Before I knew it, the weekend was past and I was sitting in a bakery in the Mission having a farewell breakfast with my son, enjoying this incredible concoction—a soft boiled egg inside a pastry—at Craftsman and Wolves. It was salty and sweet, something I didn’t learn until:

I’m on to you, Addison. Before…

And, before I knew it, or wanted, I was back aboard a plane about to take off for L.A. Now, it may be that the modern flight crew, knowing that people in airports are tense, are trying to relax us by playing it real casual in the cabin. I appreciate the thought, but, honestly, in places like planes and operating rooms, I’m absolutely fine with stone-faced efficiency at the expense of charm.

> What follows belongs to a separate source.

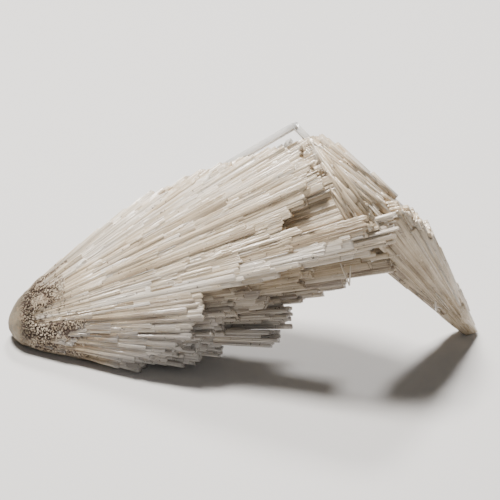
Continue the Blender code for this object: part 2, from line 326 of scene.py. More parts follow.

I mean, I don’t mind an off-handed joke by the pilot or the flight attendant giving you safety instructions, but when you begin those instructions with the opening to Prince’s “Let’s Go Crazy” (“Dearly Beloved, we are gathered here today to get through this thing…”) and continue to use the lyrics throughout the entirety of your safety presentation, only to be interrupted by the pilot who then goes into some schtick about each of the flight attendants, only to be spoken over by the head attendant still doing the Prince thing—this really happened—only to be interrupted again by the flight deck to say they got one of the attendants’ names wrong—”I had one job!”—only to go back to “Crazy” a song that contains the line “Pills and thrills and daffodils will kill.”

Again, I don’t want to seem ungrateful, but an off-handed comment is fine, prepared show fodder makes me feel like you haven’t spent all the time you could have to make the plane less crashy.

Anyway, we got home, I got off the plane and, for a moment, felt pretty happy. I got to see my son, we moved him into his new wonderful place, with his new, wonderful roommates who know exactly where I stand on matters, and now I was home. I even kind of bounced a bit inside the terminal when I came upon a couple standing nearly nose to nose, passing them just in time to hear this:

Why would you want to go in there for coffee when we are almost out of this fucking place?”

The first rule of travel: no matter where you go, there you are.